Концерт меньше всего интересовал Ушакова. На сердце было неспокойно. Хотя и удалось поговорить с Москвой, но жены дома не оказалось, редактор уехал на совещание. Заведующий отделом тоже куда-то спешил, обещал позвонить жене, «вдохнуть в нее бодрость». «Мы думали, что вы уже нырнули, а вы…» У них там все просто. Был бы Максимов, поднялся бы к нему, посидели, побеседовали бы, всегда находились общие темы.
Корабль покачивало. Динамик передавал команды. В бортовом иллюминаторе ничего кроме фиолетово-синеватой атмосферы. Организм еще не акклиматизировался, вяло протестовал. Лучше бы теперь сойти на берег, поселиться в гостинице. Так, пожалуй, и придется поступить. Принятое решение немного взбодрило. Теперь его ничто здесь не задерживало. К тому же, как и всякому корабельному гостю, ему не хотелось быть обузой.
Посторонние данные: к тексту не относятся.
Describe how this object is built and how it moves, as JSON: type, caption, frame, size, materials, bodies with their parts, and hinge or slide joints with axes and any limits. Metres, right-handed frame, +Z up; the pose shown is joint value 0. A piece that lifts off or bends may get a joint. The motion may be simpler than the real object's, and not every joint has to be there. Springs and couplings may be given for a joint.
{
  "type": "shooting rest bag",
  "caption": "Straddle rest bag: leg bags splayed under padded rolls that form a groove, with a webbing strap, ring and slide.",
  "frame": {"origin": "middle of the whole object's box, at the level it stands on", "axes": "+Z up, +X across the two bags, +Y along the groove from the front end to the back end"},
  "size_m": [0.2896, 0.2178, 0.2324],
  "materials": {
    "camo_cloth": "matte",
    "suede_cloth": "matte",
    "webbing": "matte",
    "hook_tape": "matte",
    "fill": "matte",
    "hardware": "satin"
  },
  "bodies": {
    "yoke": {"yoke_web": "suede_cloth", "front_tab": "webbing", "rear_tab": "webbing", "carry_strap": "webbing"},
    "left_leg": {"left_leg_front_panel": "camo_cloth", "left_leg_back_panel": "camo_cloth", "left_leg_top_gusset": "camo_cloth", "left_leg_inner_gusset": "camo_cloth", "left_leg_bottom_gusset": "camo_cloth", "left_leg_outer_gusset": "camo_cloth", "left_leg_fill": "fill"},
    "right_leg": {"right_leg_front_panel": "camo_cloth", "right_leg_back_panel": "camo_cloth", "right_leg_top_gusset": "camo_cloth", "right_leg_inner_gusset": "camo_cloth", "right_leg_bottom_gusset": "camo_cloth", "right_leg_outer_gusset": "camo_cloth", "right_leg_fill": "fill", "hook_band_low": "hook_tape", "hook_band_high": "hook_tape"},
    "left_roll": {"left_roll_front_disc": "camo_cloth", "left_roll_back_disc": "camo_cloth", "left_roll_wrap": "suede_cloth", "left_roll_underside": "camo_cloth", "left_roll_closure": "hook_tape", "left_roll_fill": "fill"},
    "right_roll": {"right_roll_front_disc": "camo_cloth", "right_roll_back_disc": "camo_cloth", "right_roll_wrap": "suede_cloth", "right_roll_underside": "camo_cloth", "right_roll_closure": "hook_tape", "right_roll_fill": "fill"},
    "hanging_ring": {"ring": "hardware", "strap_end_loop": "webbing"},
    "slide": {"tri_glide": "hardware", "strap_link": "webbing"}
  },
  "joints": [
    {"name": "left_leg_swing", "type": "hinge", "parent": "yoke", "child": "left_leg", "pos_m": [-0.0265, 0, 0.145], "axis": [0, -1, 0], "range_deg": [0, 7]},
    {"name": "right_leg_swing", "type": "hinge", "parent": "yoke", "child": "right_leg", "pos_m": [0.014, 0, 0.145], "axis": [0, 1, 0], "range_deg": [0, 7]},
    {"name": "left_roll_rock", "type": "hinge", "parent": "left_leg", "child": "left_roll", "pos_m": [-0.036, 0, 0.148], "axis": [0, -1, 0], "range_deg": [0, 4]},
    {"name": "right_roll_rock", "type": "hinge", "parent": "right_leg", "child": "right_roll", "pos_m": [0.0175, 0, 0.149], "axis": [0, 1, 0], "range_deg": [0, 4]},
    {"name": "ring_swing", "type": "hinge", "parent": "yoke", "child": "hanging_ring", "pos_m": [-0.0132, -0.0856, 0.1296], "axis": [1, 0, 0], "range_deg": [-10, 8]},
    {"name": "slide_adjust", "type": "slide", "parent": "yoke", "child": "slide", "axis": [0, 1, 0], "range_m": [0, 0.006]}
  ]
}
Близко у борта прошел катер. Судя по звукам, его принимали у трапа. Вскоре послышались голоса, в дверь постучали. В каюте появились замполит и Белугин, политотдельский инструктор, добродушный, гражданского покроя офицер, знакомый Ушакову еще по прежним наездам на флот.
— Дмитрий Ильич, дорогой, за вами! — с порога возгласил Белугин.
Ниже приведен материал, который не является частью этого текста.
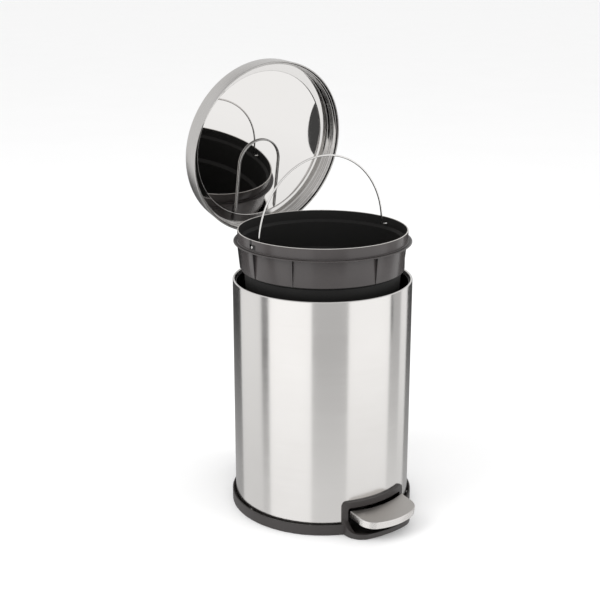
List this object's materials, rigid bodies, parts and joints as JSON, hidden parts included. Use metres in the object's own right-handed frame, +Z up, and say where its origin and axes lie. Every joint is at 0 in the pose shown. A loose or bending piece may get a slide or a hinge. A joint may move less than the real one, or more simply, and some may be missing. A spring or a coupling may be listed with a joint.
{
  "type": "pedal trash can",
  "caption": "Round steel step-on trash can with a hinged mirrored lid, a lift-out bucket with a wire bail, and a pedal that opens the lid through a lever and push rod.",
  "frame": {"origin": "floor level on the axis of the round body", "axes": "+Z up, -Y towards the pedal, +Y towards the hinge, +X to the right when looking along +Y"},
  "size_m": [0.3012, 0.3978, 0.7214],
  "materials": {
    "body_steel": "brushed around the body, satin",
    "lid_steel": "brushed around the rim, satin",
    "lid_trim": "polished pressed trim",
    "mirror_steel": "polished to a mirror",
    "bright_wire": "bright drawn wire",
    "pedal_steel": "satin, worn on top",
    "lever_steel": "zinc plated",
    "hinge_steel": "zinc plated",
    "plated_steel": "plated",
    "rivet_steel": "plain",
    "screw_steel": "plain",
    "base_plastic": "moulded, fine texture",
    "black_plastic": "moulded, fine texture",
    "bucket_plastic": "moulded, satin",
    "pad_rubber": "matt",
    "nylon": "natural nylon"
  },
  "bodies": {
    "bin": {"shell": "body_steel", "mouth_ring": "black_plastic", "base": "base_plastic", "floor_pad": "pad_rubber", "base_rivets": "rivet_steel", "pedal_axle": "plated_steel", "axle_caps": "base_plastic", "axle_cap_screws": "screw_steel", "rod_guides": "nylon", "rear_cover": "black_plastic", "cover_screws": "screw_steel", "hinge_bracket": "hinge_steel", "bracket_rivets": "rivet_steel", "hinge_pin": "plated_steel", "hinge_clips": "screw_steel"},
    "lid": {"lid_shell": "lid_steel", "lid_inner_ring": "lid_trim", "lid_mirror": "mirror_steel", "lid_wire_loop": "bright_wire", "loop_anchors": "black_plastic", "lid_knuckle": "hinge_steel", "crank": "hinge_steel", "lid_rivets": "rivet_steel"},
    "pedal": {"pedal_lever": "lever_steel", "lever_bush": "nylon", "lever_pin": "plated_steel", "pedal_cap": "pedal_steel", "pedal_tread": "base_plastic", "pedal_rivets": "rivet_steel"},
    "rod": {"push_rod": "plated_steel"},
    "bucket": {"bucket": "bucket_plastic"},
    "bail": {"bail_wire": "bright_wire"}
  },
  "joints": [
    {"name": "lid_hinge", "type": "hinge", "parent": "bin", "child": "lid", "pos_m": [0, 0.183, 0.395], "axis": [-1, 0, 0], "range_deg": [-80.5, 0]},
    {"name": "pedal_hinge", "type": "hinge", "parent": "bin", "child": "pedal", "pos_m": [0, -0.075, 0.02], "axis": [1, 0, 0], "range_deg": [-7.5, 0]},
    {"name": "rod_slide", "type": "slide", "parent": "bin", "child": "rod", "axis": [0, 0, 1], "range_m": [-0.03104, 0]},
    {"name": "bucket_lift", "type": "slide", "parent": "bin", "child": "bucket", "axis": [0, 0, 1], "range_m": [-0.06, 0.13]},
    {"name": "bail_hinge", "type": "hinge", "parent": "bucket", "child": "bail", "pos_m": [0, 0, 0.455], "axis": [1, 0, 0], "range_deg": [-90, 90]}
  ],
  "couplings": [
    {"joint": "pedal_hinge", "follows": "lid_hinge", "ratio": 0.093167},
    {"joint": "rod_slide", "follows": "lid_hinge", "m_per_rad": 0.022095},
    {"joint": "bucket_lift", "follows": "lid_hinge", "m_per_rad": 0.042704},
    {"joint": "bail_hinge", "follows": "lid_hinge", "ratio": -1.118}
  ]
}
— Куда, товарищ Белугин? — ответив на крепкое рукопожатие, спросил Ушаков.
— Неужто не екнуло? Туда, туда…
Белугин деловито распорядился, помог собрать вещи, приподнял громоздкий кожаный чемодан, покрутил пальцем возле виска, почмокал, вызвал вестового.
— Снесите, прошу, вещи на катер. — Белугин проследил за тем, как матрос одолел тяжелый кофр, и, глядя ему вслед, сказал: — Камнями, что ли, набиваете?
Ушакову пришлось объяснить: одежда, обувь, машинка, книги и многое, необходимое для дальнего путешествия.
— Зря набрали лишнего. Что вы, на «Куин-Мери»? Одежду вам выдадут. Книги читать некогда…
— В обычные командировки я беру ручной чемоданчик… — пробовал оправдаться Ушаков.
— Простите, пожалуйста, я не в качестве упрека, — остановил его Белугин, — просто исходя из собственного опыта. Кстати, о видах транспорта. На адмиральском дойдем только до пирса, а потом перегрузимся на ракетный катер, на попутный. На нем дойдем побыстрее…
Ракетный катер отошел от пирса и на небольшой скорости взял курс на выход за боновые заграждения. И только после того как на его траверзах оказались мигалки буев ворот заграждения, резко увеличил скорость, вырыв за собой глубокий овраг. Впереди предстояло несколько десятков миль, вначале вдоль побережья, а затем по Югубе, извилистому фиорду с базальтовыми берегами, круто падающими к урезу воды.
Командир катера — капитан-лейтенант. Ему около двадцати пяти. Ничего общего с морским волком. Юношески округлое лицо, несколько черточек у прихмуренных глаз, нарочито огрубленный голос. Занятый своим делом, он не обращал внимания на Ушакова.